* _INFORMATION SHOWN_

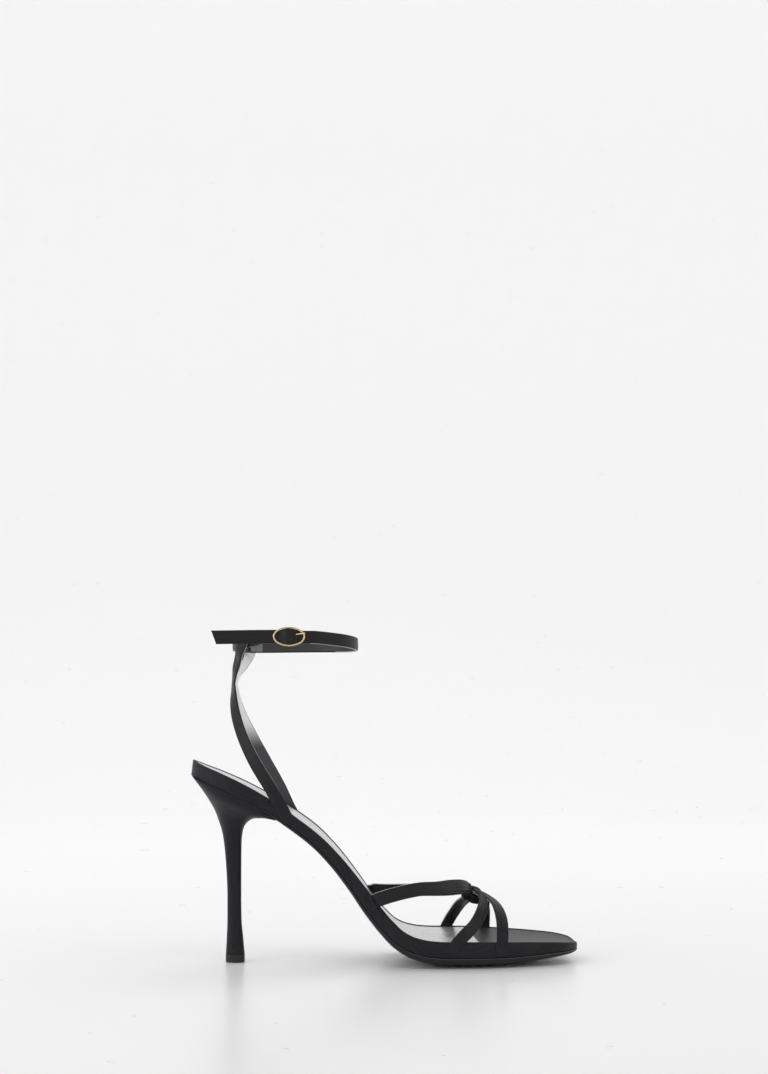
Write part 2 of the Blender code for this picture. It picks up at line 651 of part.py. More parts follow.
def collar_rings():
    """The rear strap's fold round the gathered stretch: a short closed sleeve along X, deeper than it is wide."""
    centre = above_bed(0.7145, 0.0, 0.80)
    half = 0.36 * VAMP_STRAP_WIDTH
    rings = []
    for place_x, size in ((-1.0, 0.88), (-0.8, 1.0), (0.8, 1.0), (1.0, 0.92)):
        ring = []
        for i in range(24):
            angle = 2 * math.pi * i / 24
            narrow = 1.0 - 0.22 * max(0.0, -math.sin(angle))
            y = 0.60 * VAMP_STRAP_WIDTH * size * math.cos(angle)
            z = 0.76 * VAMP_STRAP_WIDTH * size * math.sin(angle)
            ring.append(centre + np.array([half * place_x * narrow, y, z]))
        rings.append(ring)
    return rings


def ankle_point(angle, out=0.0):
    """A point of the ankle ring, with its outward direction. Angles in degrees: 0 front, -90 outer side."""
    turn = math.radians(angle)
    x = ANKLE_LENGTH / 2 * math.cos(turn)
    y = ANKLE_WIDTH / 2 * math.sin(turn)
    away = np.array([x / ANKLE_LENGTH**2, y / ANKLE_WIDTH**2, 0.0])
    away /= np.linalg.norm(away)
    point = np.array([(ANKLE_CENTRE - 0.5) * LENGTH + x, y, ankle_height(x, y)])
    return point + out * away, away


def ankle_height(x, y):
    """Height of the ankle strap's middle at a place from the ring's centre: higher outside, lower behind."""
    share = min(max(y / (ANKLE_WIDTH / 2), -1.0), 1.0)
    behind = 0.5 - x / ANKLE_LENGTH
    top = place(0.0, 0.001, section_thickness(0.0))[2]
    return top + ANKLE_RISE + ANKLE_TILT * (0.65 * share * share - share) - ANKLE_DROP * behind


def heel_branch(side, attach, rows, wrap_angle, slant, finish, name):
    """One branch of the heel strap: up from the sole's side, past the back of the ankle and over the ankle strap."""
    low = beside_sole(attach + 0.030, side, 0.36)
    high = beside_sole(attach, side, 0.88)
    width = HEEL_STRAP_WIDTH
    made = [
        (low, side_facing(attach + 0.030, side), width, STRAP_THICKNESS),
        (high, side_facing(attach, side), width, STRAP_THICKNESS),
    ]
    ankle_back = ankle_point(180)[0]
    for forward, across, lift, heading in rows:
        x = ankle_back[0] + forward * (high[0] - ankle_back[0])
        y = across * side * SEAT_WIDTH / 2
        z = high[2] + lift * (ankle_back[2] - high[2])
        made.append((np.array([x, y, z]), facing(heading * side, 4), width, STRAP_THICKNESS))
    clear = STRAP_THICKNESS + GAP
    top = ANKLE_STRAP_WIDTH / 2
    up = np.array([0.0, 0.0, 1.0])
    for out, rise, turn, outward, upward in (
        (1.30, -1.50, -1.0, 1.0, 0.0),
        (1.03, -0.80, -0.5, 1.0, 0.0),
        (1.03, 0.20, 0.0, 1.0, 0.0),
        (1.03, 0.84, 0.2, 1.0, 0.0),
        (0.76, 1.18, 0.3, 1.0, 1.0),
        (0.00, 1.34, 0.4, 0.0, 1.0),
        (-0.76, 1.18, 0.5, -1.0, 1.0),
        (-1.03, 0.84, 0.5, -1.0, 0.0),
        (-1.03, 0.20, 0.5, -1.0, 0.0),
        (-1.03, -0.80, 0.5, -1.0, 0.0),
    ):
        wrap, away = ankle_point(wrap_angle - side * turn * slant)
        point = wrap + out * clear * away + rise * top * up
        made.append((point, outward * away + upward * up, width, STRAP_THICKNESS))
    return make_strap(name, made, 0.0040, finish)


def make_heel_strap(finish):
    outer = heel_branch(
        -1, 0.2160,
        (
            (0.782, 1.030, 0.120, 106),
            (0.432, 0.880, 0.290, 119),
            (0.172, 0.650, 0.455, 131),
            (0.047, 0.450, 0.580, 138),
            (0.002, 0.250, 0.680, 152),
            (0.000, 0.100, 0.755, 168),
            (0.032, 0.290, 0.835, 156),
            (0.089, 0.460, 0.895, 146),
        ),
        217, 5.0, finish, "heel_strap",
    )
    inner = heel_branch(
        1, 0.2330,
        (
            (0.834, 1.020, 0.120, 106),
            (0.563, 0.880, 0.290, 119),
            (0.303, 0.650, 0.455, 131),
            (0.127, 0.450, 0.580, 138),
            (0.051, 0.250, 0.680, 152),
            (0.032, 0.100, 0.755, 170),
            (0.067, 0.330, 0.830, 158),
            (0.185, 0.590, 0.892, 145),
        ),
        136, 4.0, finish, "inner_branch",
    )
    return combine(outer, [inner], "UNION")


def buckle_centre():
    """Middle of the buckle's ring, outside the ankle strap on the outer side."""
    from_centre = -0.056 * ANKLE_LENGTH
    x = (ANKLE_CENTRE - 0.5) * LENGTH + from_centre
    y = -ANKLE_WIDTH / 2 - STRAP_THICKNESS - GAP - STRAP_CLEARANCE - BUCKLE_WIRE - STRAP_THICKNESS * 0.5
    return np.array([x, y, ankle_height(from_centre, y) + 0.0002])


def make_ankle_strap(finish):
    """The ankle strap from its end turned round the buckle's bar, round the ankle, through the ring to its tail."""
    centre = buckle_centre()
    bar = centre + np.array([0.0, BAR_CRANK, 0.0])
    layer = BAR_WIRE + STRAP_CLEARANCE + STRAP_THICKNESS / 2
    under_ring = centre[1] + BUCKLE_WIRE + STRAP_CLEARANCE + STRAP_THICKNESS / 2
    behind = under_ring + STRAP_THICKNESS + STRAP_CLEARANCE
    inmost = behind + STRAP_THICKNESS + STRAP_CLEARANCE
    side_x = BUCKLE_LENGTH / 2
    level = centre[2]
    rows = []

    def add(x, y, heading, z=level, wide=1.0):
        rows.append((np.array([x, y, z]), facing(heading, 0), wide * ANKLE_STRAP_WIDTH, STRAP_THICKNESS))

    add(bar[0] - 1.15 * side_x, inmost, 90)
    add(bar[0] - 0.50 * side_x, max(inmost - 0.0003, bar[1] + layer), 90)
    add(bar[0], bar[1] + layer, 80)
    add(bar[0] + 0.71 * layer, bar[1] + 0.71 * layer, 45)
    add(bar[0] + layer, bar[1], 0)
    add(bar[0] + 0.71 * layer, bar[1] - 0.71 * layer, -45)
    add(bar[0], bar[1] - layer, -85)
    add(bar[0] - 0.48 * side_x, 0.5 * (bar[1] - layer + behind), -100)
    add(bar[0] - 0.95 * side_x, behind, -95)
    add(bar[0] - 1.45 * side_x, behind + 0.0010, -105)
    for angle in range(226, -48, -15):
        point, away = ankle_point(angle)
        rows.append((point, away, ANKLE_STRAP_WIDTH, STRAP_THICKNESS))
    add(bar[0] + 1.60 * side_x, 0.5 * (under_ring - ANKLE_WIDTH / 2), -80)
    add(bar[0] + 1.00 * side_x, under_ring, -90)
    add(bar[0] + 0.56 * side_x, under_ring - 0.0002, -85, level, 1.06)
    over_bar = bar[1] - layer - STRAP_THICKNESS - STRAP_CLEARANCE
    add(bar[0] + 0.10 * side_x, over_bar, -90, level, 1.17)
    add(bar[0] - 0.10 * side_x, over_bar, -90, level, 1.17)
    add(bar[0] - 0.56 * side_x, under_ring - 0.0002, -95, level, 1.06)
    add(bar[0] - 1.00 * side_x, under_ring, -90)
    add(bar[0] - 0.55 * TAIL_LENGTH, under_ring - 0.0003, -90, level - 0.0004)
    add(bar[0] - TAIL_LENGTH, under_ring - 0.0002, -90, level - 0.0007)
    band = make_strap("ankle_strap", rows, 0.0034, finish, TAIL_SLANT)

    slot_half = PRONG_WIRE + STRAP_CLEARANCE
    middle = level + PRONG_LIFT
    chape = box("chape_slot", (bar[0] - 1.35 * layer, bar[1] - 1.35 * layer, middle - slot_half),
                (bar[0] + 1.6 * layer, bar[1] + 1.6 * layer, middle + slot_half), finish)
    hole = box("prong_hole", (bar[0] + 0.0008, over_bar - STRAP_THICKNESS, middle - slot_half),
               (bar[0] + 0.0040, bar[1], middle + slot_half), finish)
    return combine(band, [chape, hole], "DIFFERENCE")


def box(name, low, high, finish):
    low = np.array(low)
    high = np.array(high)
    rings = []
    for z in (low[2], high[2]):
        rings.append([(low[0], low[1], z), (high[0], low[1], z), (high[0], high[1], z), (low[0], high[1], z)])
    return add_object(name, skin(name, rings), finish)


def tube(name, points, radius, sides, finish, square_to, closed=False):
    """A round wire through points that lie close together, in a plane that square_to is square to."""
    points = np.array(points)
    if closed:
        ahead = np.roll(points, -1, axis=0) - np.roll(points, 1, axis=0)
    else:
        ahead = np.gradient(points, axis=0)
    rings = []
    reference = np.array(square_to)
    for point, direction in zip(points, ahead):
        direction = direction / np.linalg.norm(direction)
        first = reference - direction * np.dot(reference, direction)
        first /= np.linalg.norm(first)
        second = np.cross(direction, first)
        turns = [2 * math.pi * i / sides for i in range(sides)]
        rings.append([point + radius * (math.cos(a) * first + math.sin(a) * second) for a in turns])
    return add_object(name, skin(name, rings, closed), finish)


def make_buckle_frame(finish):
    """The oval ring with its centre bar, which is cranked towards the ankle."""
    centre = buckle_centre()
    across = BUCKLE_LENGTH / 2 - BUCKLE_WIRE
    tall = BUCKLE_HEIGHT / 2 - BUCKLE_WIRE
    turns = [2 * math.pi * i / 44 for i in range(44)]
    oval = [centre + np.array([across * math.cos(a), 0.0, tall * math.sin(a)]) for a in turns]
    ring = tube("buckle_frame", oval, BUCKLE_WIRE, 10, finish, (0.0, 1.0, 0.0), closed=True)
    inner = ANKLE_STRAP_WIDTH / 2 + STRAP_CLEARANCE + BAR_WIRE
    route = []
    for share in np.linspace(-1, 1, 21):
        height = share * tall
        crank = BAR_CRANK * min(1.0, (1 - abs(share)) * tall / max(tall - inner, 0.0004) * 0.75)
        route.append(centre + np.array([0.0, crank, height]))
    bar = tube("bar", route, BAR_WIRE, 10, finish, (1.0, 0.0, 0.0))
    return combine(ring, [bar], "UNION")


def make_prong(finish):
    """The prong: an eye round the bar and a pin that rests on the ring's front side."""
    centre = buckle_centre()
    bar = centre + np.array([0.0, BAR_CRANK, PRONG_LIFT])
    eye = BAR_WIRE + STRAP_CLEARANCE + PRONG_WIRE
    turns = [2 * math.pi * i / 20 for i in range(20)]
    circle = [bar + eye * np.array([math.cos(a), math.sin(a), 0.0]) for a in turns]
    loop = tube("buckle_prong", circle, PRONG_WIRE, 8, finish, (0.0, 0.0, 1.0), closed=True)
    rest = centre[1] - BUCKLE_WIRE - STRAP_CLEARANCE - PRONG_WIRE
    reach = BUCKLE_LENGTH / 2
    route = []
    for share in np.linspace(0, 1, 12):
        x = bar[0] + share * reach
        ease = math.sin(math.pi / 2 * share) ** 1.15
        y = (bar[1] - eye) * (1 - ease) + rest * ease
        route.append((x, y, bar[2]))
    pin = tube("pin", route, PRONG_WIRE, 8, finish, (0.0, 0.0, 1.0))
    return combine(loop, [pin], "UNION")


def centre_in_plan():
    """Move all the pieces together, so that the middle of their box in X and Y is the origin."""
    corners = [np.array(corner) for made in bpy.data.objects for corner in made.bound_box]
    middle = (np.min(corners, axis=0) + np.max(corners, axis=0)) / 2
    for made in bpy.data.objects:
        made.data.transform(Matrix.Translation((-middle[0], -middle[1], 0.0)))


def main():
    for old in list(bpy.data.objects):
        bpy.data.objects.remove(old)
    satin = material("black_satin", SATIN_BLACK, 0.5)
    lining = material("silver_lining", LINING_SILVER, 0.25)
    outsole = material("outsole_black", OUTSOLE_BLACK, 0.35)
    rubber = material("tip_rubber", RUBBER_BLACK, 0.6)
    gold = material("gold", GOLD, 0.2, 1.0)
    make_footbed(satin)
    make_outsole(outsole)
    make_lining("sock_lining", LINING_ENDS / LENGTH, LINING_SPLIT, 24, lining)
    make_lining("toe_sock", LINING_SPLIT + GAP / LENGTH, 1 - LINING_ENDS / LENGTH, 8, satin)
    make_heel(satin)
    make_heel_tip(rubber)
    make_vamp(satin)
    make_heel_strap(satin)
    make_ankle_strap(satin)
    make_buckle_frame(gold)
    make_prong(gold)
    centre_in_plan()


main()
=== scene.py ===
# %% [markdown]
# # A strappy evening sandal in black satin
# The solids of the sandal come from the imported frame, in metres, with the floor at z = 0. This lesson
# gives the sandal its cloth, lining, sole and metal. The faceted solids are replaced by finer pieces of
# the same shape and in the same place, then come a pale studio floor, soft lights and the camera. Nothing
# here changes the size of the sandal.

# %% Load the frame
import math

import bmesh
import bpy
import numpy as np
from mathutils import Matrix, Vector


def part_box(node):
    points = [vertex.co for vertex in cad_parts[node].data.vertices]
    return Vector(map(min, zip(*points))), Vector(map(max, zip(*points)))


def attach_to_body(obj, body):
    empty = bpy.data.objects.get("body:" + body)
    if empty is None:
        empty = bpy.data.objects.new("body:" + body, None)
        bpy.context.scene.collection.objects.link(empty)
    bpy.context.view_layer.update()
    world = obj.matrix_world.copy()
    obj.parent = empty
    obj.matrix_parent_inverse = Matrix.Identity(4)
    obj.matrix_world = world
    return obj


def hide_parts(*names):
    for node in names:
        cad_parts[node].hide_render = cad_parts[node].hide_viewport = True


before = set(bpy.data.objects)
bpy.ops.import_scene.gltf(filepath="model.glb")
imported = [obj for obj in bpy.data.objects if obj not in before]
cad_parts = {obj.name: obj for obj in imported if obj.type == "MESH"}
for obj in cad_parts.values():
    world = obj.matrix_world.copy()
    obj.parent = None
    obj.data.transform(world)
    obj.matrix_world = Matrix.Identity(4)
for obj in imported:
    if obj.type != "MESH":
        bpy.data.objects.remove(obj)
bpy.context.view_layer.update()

# %% [markdown]
# ## Colours and nodes
# Colours are written as sRGB hex values, as a colour picker shows them, while Blender's shaders work with
# linear light. One function turns the first into the second. Another one adds a shader node with its
# settings and links, so that each material below reads as a short recipe.

# %% Helpers for materials
def linear(code):
    """Linear RGBA from an sRGB hex code such as 2b2b2d."""
    shares = [int(code[i:i + 2], 16) / 255 for i in (0, 2, 4)]
    return (*[s / 12.92 if s <= 0.04045 else ((s + 0.055) / 1.055) ** 2.4 for s in shares], 1.0)


def node(tree, kind, inputs=None, **settings):
    """Add one node. Inputs are values, or sockets of other nodes that are linked to it."""
    made = tree.nodes.new(kind)
    for name, value in settings.items():
        setattr(made, name, value)
    for socket, value in (inputs or {}).items():
        if isinstance(value, bpy.types.NodeSocket):
            tree.links.new(value, made.inputs[socket])
        else:
            made.inputs[socket].default_value = value
    return made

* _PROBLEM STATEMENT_
Nothing but the lines from the one with "make_heel_tip(rubber)" through the one with "cad_parts[node].hide_render = cad_parts[node].hide_viewport" should be repeated, and each exactly.

* _ANSWER FOR THIS EXERCISE_
    make_heel_tip(rubber)
    make_vamp(satin)
    make_heel_strap(satin)
    make_ankle_strap(satin)
    make_buckle_frame(gold)
    make_prong(gold)
    centre_in_plan()


main()
=== scene.py ===
# %% [markdown]
# # A strappy evening sandal in black satin
# The solids of the sandal come from the imported frame, in metres, with the floor at z = 0. This lesson
# gives the sandal its cloth, lining, sole and metal. The faceted solids are replaced by finer pieces of
# the same shape and in the same place, then come a pale studio floor, soft lights and the camera. Nothing
# here changes the size of the sandal.

# %% Load the frame
import math

import bmesh
import bpy
import numpy as np
from mathutils import Matrix, Vector


def part_box(node):
    points = [vertex.co for vertex in cad_parts[node].data.vertices]
    return Vector(map(min, zip(*points))), Vector(map(max, zip(*points)))


def attach_to_body(obj, body):
    empty = bpy.data.objects.get("body:" + body)
    if empty is None:
        empty = bpy.data.objects.new("body:" + body, None)
        bpy.context.scene.collection.objects.link(empty)
    bpy.context.view_layer.update()
    world = obj.matrix_world.copy()
    obj.parent = empty
    obj.matrix_parent_inverse = Matrix.Identity(4)
    obj.matrix_world = world
    return obj


def hide_parts(*names):
    for node in names:
        cad_parts[node].hide_render = cad_parts[node].hide_viewport = True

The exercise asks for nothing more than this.